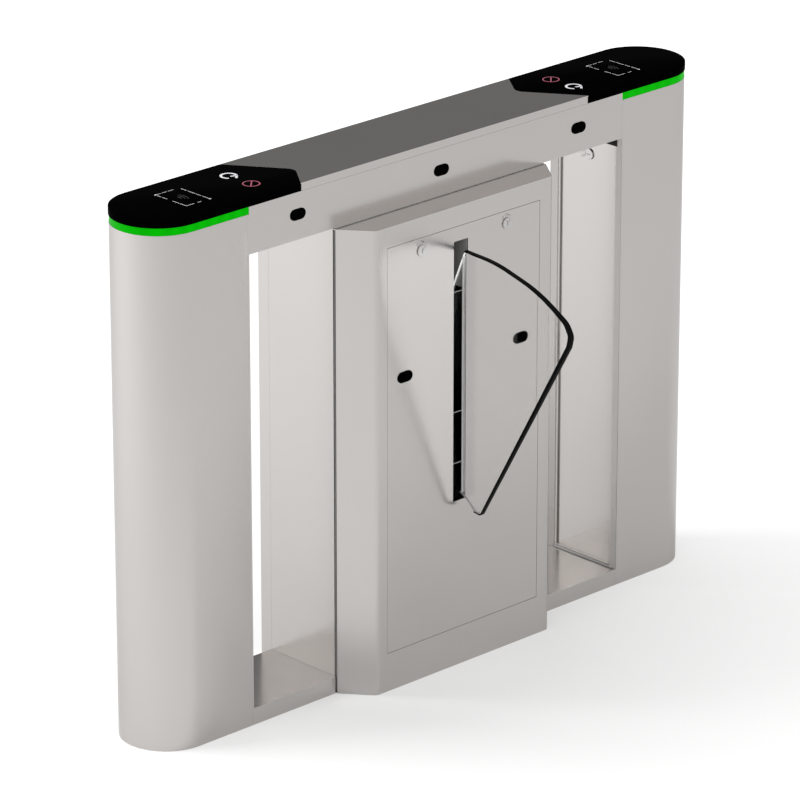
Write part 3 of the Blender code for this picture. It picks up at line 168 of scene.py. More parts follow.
def build_grain_group():
    """Fine grain of any stretch over broad, faint clouding."""
    tree, source, sink = group_tree(
        "surface grain",
        [
            ("Cells", "NodeSocketVector", (400.0, 400.0, 400.0)),
            ("Colour", "NodeSocketColor", (0.5, 0.5, 0.5, 1.0)),
            ("Contrast", "NodeSocketFloat", 0.05),
            ("Clouding", "NodeSocketFloat", 0.03),
            ("Roughness", "NodeSocketFloat", 0.3),
            ("Spread", "NodeSocketFloat", 0.05),
        ],
        [
            ("Colour", "NodeSocketColor"),
            ("Roughness", "NodeSocketFloat"),
            ("Height", "NodeSocketFloat"),
        ],
    )
    place = object_place(tree)
    stretched = vector_node(tree, "MULTIPLY", place, source.outputs["Cells"])
    fine = noise_node(tree, stretched, 1.0, 3.0, 0.6)
    broad = noise_node(tree, place, 4.0, 3.0, 0.5)
    fine_swing = spread_node(tree, fine, 0.3, 0.7, -1.0, 1.0)
    broad_swing = spread_node(tree, broad, 0.3, 0.7, -1.0, 1.0)
    fine_part = math_node(tree, "MULTIPLY", fine_swing, source.outputs["Contrast"])
    broad_part = math_node(tree, "MULTIPLY", broad_swing, source.outputs["Clouding"])
    shade = math_node(tree, "ADD", math_node(tree, "ADD", fine_part, broad_part), 1.0)
    tint = vector_node(tree, "SCALE", source.outputs["Colour"], shade)
    tree.links.new(tint, sink.inputs["Colour"])
    rough_swing = math_node(tree, "ADD", fine_swing, broad_swing)
    rough_part = math_node(tree, "MULTIPLY", rough_swing, source.outputs["Spread"])
    rough = math_node(tree, "ADD", source.outputs["Roughness"], rough_part, clamp=True)
    tree.links.new(rough, sink.inputs["Roughness"])
    tree.links.new(fine, sink.inputs["Height"])
    return tree


def build_wear_group():
    """Rounds edges in the shading, and masks the edges that take another colour: real wear where hands and
    tools rub paint and print, and a painted highlight on the other finishes.
    """
    tree, source, sink = group_tree(
        "worn edges",
        [("Radius", "NodeSocketFloat", 0.001), ("Amount", "NodeSocketFloat", 0.5)],
        [("Mask", "NodeSocketFloat"), ("Normal", "NodeSocketVector")],
    )
    bevel = tree.nodes.new("ShaderNodeBevel")
    bevel.samples = 4
    tree.links.new(source.outputs["Radius"], bevel.inputs["Radius"])
    facing = tree.nodes.new("ShaderNodeNewGeometry").outputs["Normal"]
    turn = vector_node(tree, "DOT_PRODUCT", bevel.outputs["Normal"], facing, result="Value")
    corner = spread_node(tree, turn, 0.98, 0.80, 0.0, 1.0)
    patches = noise_node(tree, object_place(tree), 60.0, 4.0, 0.7)
    broken = spread_node(tree, patches, 0.40, 0.62, 0.0, 1.0)
    patchy = math_node(tree, "MULTIPLY", corner, broken)
    mask = math_node(tree, "MULTIPLY", patchy, source.outputs["Amount"])
    tree.links.new(mask, sink.inputs["Mask"])
    tree.links.new(bevel.outputs["Normal"], sink.inputs["Normal"])
    return tree


def build_dust_group():
    """Masks the dust that settles on faces that look up."""
    tree, source, sink = group_tree(
        "settled dust",
        [("Amount", "NodeSocketFloat", 0.2), ("Cells", "NodeSocketFloat", 30.0)],
        [("Mask", "NodeSocketFloat")],
    )
    facing = tree.nodes.new("ShaderNodeNewGeometry")
    split = tree.nodes.new("ShaderNodeSeparateXYZ")
    tree.links.new(facing.outputs["Normal"], split.inputs["Vector"])
    upward = spread_node(tree, split.outputs["Z"], 0.3, 0.9, 0.0, 1.0)
    noise = noise_node(tree, object_place(tree), source.outputs["Cells"], 5.0, 0.5)
    patches = spread_node(tree, noise, 0.35, 0.65, 0.3, 1.0)
    patchy = math_node(tree, "MULTIPLY", upward, patches)
    mask = math_node(tree, "MULTIPLY", patchy, source.outputs["Amount"])
    tree.links.new(mask, sink.inputs["Mask"])
    return tree


GROUP_BUILDERS = {
    "surface grain": build_grain_group,
    "worn edges": build_wear_group,
    "settled dust": build_dust_group,
}


def placed_group(tree, name, **values):
    """A node of that group with its values set; the group is built when it is first placed."""
    shared = bpy.data.node_groups.get(name) or GROUP_BUILDERS[name]()
    node = tree.nodes.new("ShaderNodeGroup")
    node.node_tree = shared
    for label, value in values.items():
        node.inputs[label.replace("_", " ").capitalize()].default_value = value
    return node


def mix_node(tree, mask, under, over):
    """Mixes a colour or a value over another by a mask; gives the result socket."""
    node = tree.nodes.new("ShaderNodeMix")
    is_colour = isinstance(over, tuple)
    node.data_type = "RGBA" if is_colour else "FLOAT"
    below, above, result = (6, 7, 2) if is_colour else (2, 3, 0)
    tree.links.new(mask, node.inputs["Factor"])
    tree.links.new(under, node.inputs[below])
    node.inputs[above].default_value = (*over, 1.0) if is_colour else over
    return node.outputs[result]


def new_material(name):
    """A material with nodes; gives it, its tree and its shader."""
    material = bpy.data.materials.new(name)
    material.use_nodes = True
    return material, material.node_tree, material.node_tree.nodes["Principled BSDF"]


def finish_material(name, colour, roughness, **look):
    """A material of grain, rounded edges in a colour of wear and painted highlight, and settled dust over
    one base finish.
    """
    material, tree, shader = new_material(name)
    cells = look.get("cells", 500.0)
    grain = placed_group(
        tree, "surface grain", cells=cells if isinstance(cells, tuple) else (cells,) * 3,
        colour=(*colour, 1.0), contrast=look.get("contrast", 0.05), clouding=look.get("clouding", 0.03),
        roughness=roughness, spread=look.get("spread", 0.05),
    )
    edges = placed_group(tree, "worn edges", radius=look.get("edge", 0.0008), amount=look.get("wear", 0.4))
    dust = placed_group(tree, "settled dust", amount=look.get("dust", 0.0), cells=30.0)
    # Edge colour: real wear on the painted arms, base and print; a lighter edge on the steel, chrome, caps,
    # windows, rubbers, mouldings and cast and plated metals, which is a painted highlight.
    base = mix_node(tree, edges.outputs["Mask"], grain.outputs["Colour"], look.get("worn", tuple(colour)))
    base = mix_node(tree, dust.outputs["Mask"], base, DUST_COLOUR)
    rough = mix_node(tree, edges.outputs["Mask"], grain.outputs["Roughness"], look.get("worn_rough", 0.35))
    rough = mix_node(tree, dust.outputs["Mask"], rough, DUST_ROUGHNESS)
    tree.links.new(base, shader.inputs["Base Color"])
    tree.links.new(rough, shader.inputs["Roughness"])
    bump = tree.nodes.new("ShaderNodeBump")
    bump.inputs["Strength"].default_value = look.get("bump", 0.1)
    bump.inputs["Distance"].default_value = look.get("depth", 0.0001)
    tree.links.new(grain.outputs["Height"], bump.inputs["Height"])
    tree.links.new(edges.outputs["Normal"], bump.inputs["Normal"])
    tree.links.new(bump.outputs["Normal"], shader.inputs["Normal"])
    for label, value in look.get("sockets", {}).items():
        shader.inputs[label].default_value = value
    return material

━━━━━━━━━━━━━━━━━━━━

# BRIEF
All of the data must be returned exactly.

# RESULT OF THIS EXERCISE
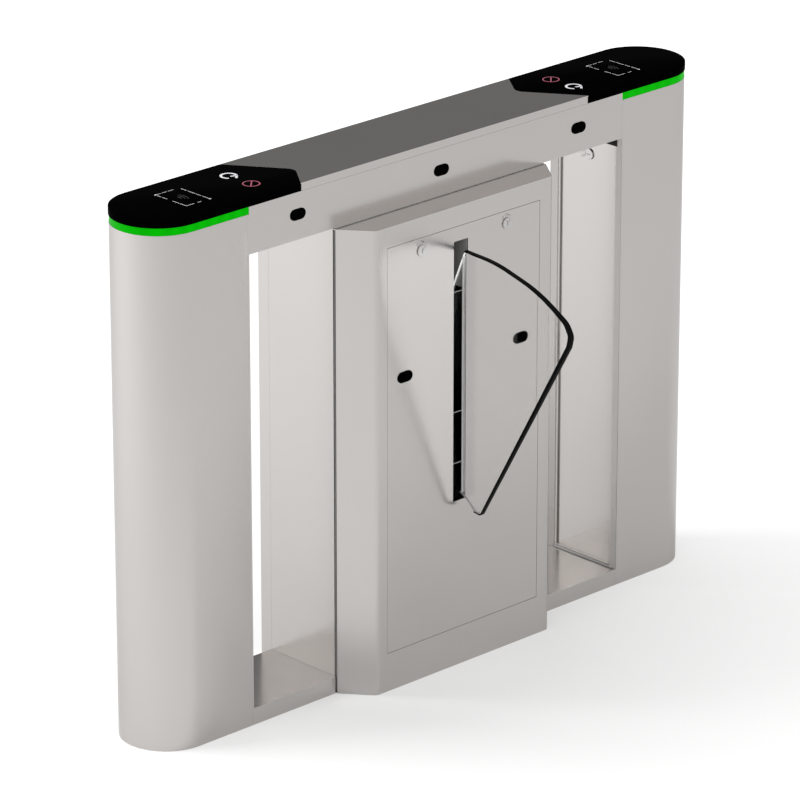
Write part 3 of the Blender code for this picture. It picks up at line 168 of scene.py. More parts follow.
def build_grain_group():
    """Fine grain of any stretch over broad, faint clouding."""
    tree, source, sink = group_tree(
        "surface grain",
        [
            ("Cells", "NodeSocketVector", (400.0, 400.0, 400.0)),
            ("Colour", "NodeSocketColor", (0.5, 0.5, 0.5, 1.0)),
            ("Contrast", "NodeSocketFloat", 0.05),
            ("Clouding", "NodeSocketFloat", 0.03),
            ("Roughness", "NodeSocketFloat", 0.3),
            ("Spread", "NodeSocketFloat", 0.05),
        ],
        [
            ("Colour", "NodeSocketColor"),
            ("Roughness", "NodeSocketFloat"),
            ("Height", "NodeSocketFloat"),
        ],
    )
    place = object_place(tree)
    stretched = vector_node(tree, "MULTIPLY", place, source.outputs["Cells"])
    fine = noise_node(tree, stretched, 1.0, 3.0, 0.6)
    broad = noise_node(tree, place, 4.0, 3.0, 0.5)
    fine_swing = spread_node(tree, fine, 0.3, 0.7, -1.0, 1.0)
    broad_swing = spread_node(tree, broad, 0.3, 0.7, -1.0, 1.0)
    fine_part = math_node(tree, "MULTIPLY", fine_swing, source.outputs["Contrast"])
    broad_part = math_node(tree, "MULTIPLY", broad_swing, source.outputs["Clouding"])
    shade = math_node(tree, "ADD", math_node(tree, "ADD", fine_part, broad_part), 1.0)
    tint = vector_node(tree, "SCALE", source.outputs["Colour"], shade)
    tree.links.new(tint, sink.inputs["Colour"])
    rough_swing = math_node(tree, "ADD", fine_swing, broad_swing)
    rough_part = math_node(tree, "MULTIPLY", rough_swing, source.outputs["Spread"])
    rough = math_node(tree, "ADD", source.outputs["Roughness"], rough_part, clamp=True)
    tree.links.new(rough, sink.inputs["Roughness"])
    tree.links.new(fine, sink.inputs["Height"])
    return tree


def build_wear_group():
    """Rounds edges in the shading, and masks the edges that take another colour: real wear where hands and
    tools rub paint and print, and a painted highlight on the other finishes.
    """
    tree, source, sink = group_tree(
        "worn edges",
        [("Radius", "NodeSocketFloat", 0.001), ("Amount", "NodeSocketFloat", 0.5)],
        [("Mask", "NodeSocketFloat"), ("Normal", "NodeSocketVector")],
    )
    bevel = tree.nodes.new("ShaderNodeBevel")
    bevel.samples = 4
    tree.links.new(source.outputs["Radius"], bevel.inputs["Radius"])
    facing = tree.nodes.new("ShaderNodeNewGeometry").outputs["Normal"]
    turn = vector_node(tree, "DOT_PRODUCT", bevel.outputs["Normal"], facing, result="Value")
    corner = spread_node(tree, turn, 0.98, 0.80, 0.0, 1.0)
    patches = noise_node(tree, object_place(tree), 60.0, 4.0, 0.7)
    broken = spread_node(tree, patches, 0.40, 0.62, 0.0, 1.0)
    patchy = math_node(tree, "MULTIPLY", corner, broken)
    mask = math_node(tree, "MULTIPLY", patchy, source.outputs["Amount"])
    tree.links.new(mask, sink.inputs["Mask"])
    tree.links.new(bevel.outputs["Normal"], sink.inputs["Normal"])
    return tree


def build_dust_group():
    """Masks the dust that settles on faces that look up."""
    tree, source, sink = group_tree(
        "settled dust",
        [("Amount", "NodeSocketFloat", 0.2), ("Cells", "NodeSocketFloat", 30.0)],
        [("Mask", "NodeSocketFloat")],
    )
    facing = tree.nodes.new("ShaderNodeNewGeometry")
    split = tree.nodes.new("ShaderNodeSeparateXYZ")
    tree.links.new(facing.outputs["Normal"], split.inputs["Vector"])
    upward = spread_node(tree, split.outputs["Z"], 0.3, 0.9, 0.0, 1.0)
    noise = noise_node(tree, object_place(tree), source.outputs["Cells"], 5.0, 0.5)
    patches = spread_node(tree, noise, 0.35, 0.65, 0.3, 1.0)
    patchy = math_node(tree, "MULTIPLY", upward, patches)
    mask = math_node(tree, "MULTIPLY", patchy, source.outputs["Amount"])
    tree.links.new(mask, sink.inputs["Mask"])
    return tree


GROUP_BUILDERS = {
    "surface grain": build_grain_group,
    "worn edges": build_wear_group,
    "settled dust": build_dust_group,
}


def placed_group(tree, name, **values):
    """A node of that group with its values set; the group is built when it is first placed."""
    shared = bpy.data.node_groups.get(name) or GROUP_BUILDERS[name]()
    node = tree.nodes.new("ShaderNodeGroup")
    node.node_tree = shared
    for label, value in values.items():
        node.inputs[label.replace("_", " ").capitalize()].default_value = value
    return node


def mix_node(tree, mask, under, over):
    """Mixes a colour or a value over another by a mask; gives the result socket."""
    node = tree.nodes.new("ShaderNodeMix")
    is_colour = isinstance(over, tuple)
    node.data_type = "RGBA" if is_colour else "FLOAT"
    below, above, result = (6, 7, 2) if is_colour else (2, 3, 0)
    tree.links.new(mask, node.inputs["Factor"])
    tree.links.new(under, node.inputs[below])
    node.inputs[above].default_value = (*over, 1.0) if is_colour else over
    return node.outputs[result]


def new_material(name):
    """A material with nodes; gives it, its tree and its shader."""
    material = bpy.data.materials.new(name)
    material.use_nodes = True
    return material, material.node_tree, material.node_tree.nodes["Principled BSDF"]


def finish_material(name, colour, roughness, **look):
    """A material of grain, rounded edges in a colour of wear and painted highlight, and settled dust over
    one base finish.
    """
    material, tree, shader = new_material(name)
    cells = look.get("cells", 500.0)
    grain = placed_group(
        tree, "surface grain", cells=cells if isinstance(cells, tuple) else (cells,) * 3,
        colour=(*colour, 1.0), contrast=look.get("contrast", 0.05), clouding=look.get("clouding", 0.03),
        roughness=roughness, spread=look.get("spread", 0.05),
    )
    edges = placed_group(tree, "worn edges", radius=look.get("edge", 0.0008), amount=look.get("wear", 0.4))
    dust = placed_group(tree, "settled dust", amount=look.get("dust", 0.0), cells=30.0)
    # Edge colour: real wear on the painted arms, base and print; a lighter edge on the steel, chrome, caps,
    # windows, rubbers, mouldings and cast and plated metals, which is a painted highlight.
    base = mix_node(tree, edges.outputs["Mask"], grain.outputs["Colour"], look.get("worn", tuple(colour)))
    base = mix_node(tree, dust.outputs["Mask"], base, DUST_COLOUR)
    rough = mix_node(tree, edges.outputs["Mask"], grain.outputs["Roughness"], look.get("worn_rough", 0.35))
    rough = mix_node(tree, dust.outputs["Mask"], rough, DUST_ROUGHNESS)
    tree.links.new(base, shader.inputs["Base Color"])
    tree.links.new(rough, shader.inputs["Roughness"])
    bump = tree.nodes.new("ShaderNodeBump")
    bump.inputs["Strength"].default_value = look.get("bump", 0.1)
    bump.inputs["Distance"].default_value = look.get("depth", 0.0001)
    tree.links.new(grain.outputs["Height"], bump.inputs["Height"])
    tree.links.new(edges.outputs["Normal"], bump.inputs["Normal"])
    tree.links.new(bump.outputs["Normal"], shader.inputs["Normal"])
    for label, value in look.get("sockets", {}).items():
        shader.inputs[label].default_value = value
    return material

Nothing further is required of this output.